In 2012, with great determination, René Holm started work on painting those magazine pages, which he considered interesting enough for further processing. While the experiment soon turned out to be portrait-based, it was by no means a foregone conclusion when it came to which of these portraits would work. Many different factors played a role in his choice of subject. Yes, a major personality in the foreground often played a role, but equally a fascinating background or an unusual composition could decide the matter and galvanize the development of a work.

When painting the magazine photographs, René Holm adopted two approaches: a reinterpretation of the present and a modernisation of the past. René Holm literally rips out the modernisation, which fashion and lifestyle magazines thrive on, and inserts it into a non-temporal dimension.
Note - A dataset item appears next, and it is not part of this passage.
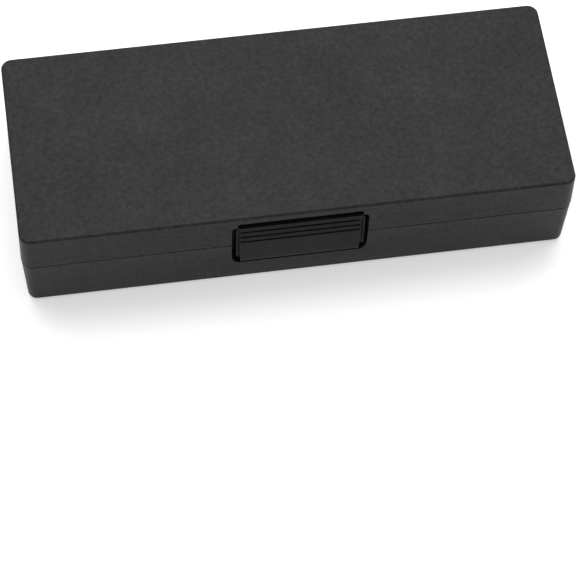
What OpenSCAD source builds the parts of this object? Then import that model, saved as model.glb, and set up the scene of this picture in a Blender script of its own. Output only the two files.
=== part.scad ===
// Hard case for a ten-hole mouth organ: a deep moulded base and a shallower moulded lid,
// hinged at the back on two steel pins and held shut by a pinned latch flap at the front.
// X runs along the case, the front looks to -Y, Z is up. The origin is the middle of the underside.

/* [Case] */
// Length over the lid's rim
case_l = 130; // [122:1:150]
// Depth over the lid's rim, front to back
case_d = 51.5; // [49:0.5:60]
// Height of the base, from the underside to the seam
base_h = 16.2; // [15.5:0.1:20]
// Height of the lid, from the seam to the top
lid_h = 11; // [10.2:0.1:14]
// Thickness of the side walls
wall = 1.8; // [1.6:0.1:2.2]
// Thickness of the base's floor
floor_t = 1.8; // [1.5:0.1:2.5]
// Thickness of the lid's roof
roof_t = 1.8; // [1.5:0.1:2.2]
// Radius of the upright corners at the seam
corner_r = 2.8; // [2.4:0.1:5]
// Lean of the base's walls, in degrees
base_draft = 1.8; // [0.5:0.1:2.5]
// Lean of the lid's walls, in degrees
lid_draft = 1; // [0.5:0.1:2]
// Radius of the lid's top edge
top_edge_r = 0.6; // [0.3:0.1:1]
// Radius of the base's bottom edge
bottom_edge_r = 1.2; // [0.6:0.1:1.5]
// How far the lid's rim stands out past the base's rim
lid_lap = 0.1; // [0:0.05:0.4]
// Radius of the two rims' outer edges, which meet as a groove
seam_r = 0.45; // [0.2:0.05:0.5]

/* [Rim tongue] */
// Height of the tongue that stands up inside the seam
tongue_h = 1.2; // [0.8:0.1:1.6]
// Thickness of the tongue
tongue_t = 0.9; // [0.7:0.1:1]
// Gap between the tongue and the lid
tongue_gap = 0.15; // [0.1:0.05:0.25]

/* [Hinge] */
// Distance of each hinge from the end of the case
hinge_inset = 27; // [19:1:37]
// Diameter of the hinge pins
hinge_pin_d = 1.8; // [1.4:0.1:2]
// Diameter of the hinge barrels
barrel_d = 4.2; // [3.8:0.1:4.6]
// Gap between the barrels and the lid's back wall
barrel_gap = 0.25; // [0.15:0.05:0.4]
// Width of the lid's knuckle
lid_knuckle_w = 6; // [4:0.5:8]
// Width of each of the base's two knuckles
base_knuckle_w = 4.5; // [3:0.5:6]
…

Suddenly the images stand alone and naked, a testimony to the time and context, of which they were once a part.  In the exhibition, the magazines’ glossy expression finds a new context in the thick oil paint, which flows out into the paper and becomes a part of the surroundings. What emerges is a mixture of materials and dimensions. At times, the paintings seem to be complete, consistent set-ups, while at other times they come across as distortions of perception in terms of dimension and space.

Holm’s approach is rooted in a highly digitised world, in which artistic expression seems more boundless than ever before. We have never had so many platforms, on which to discover commercial art, and we have never been so blasé in our encounter with it.

In Transmutation, René Holm creates a personal cross section of his sources of inspiration, located outside time and space, where commercial interest melts away and people, both famous and unknown, emerge as reinterpreted icons of our age.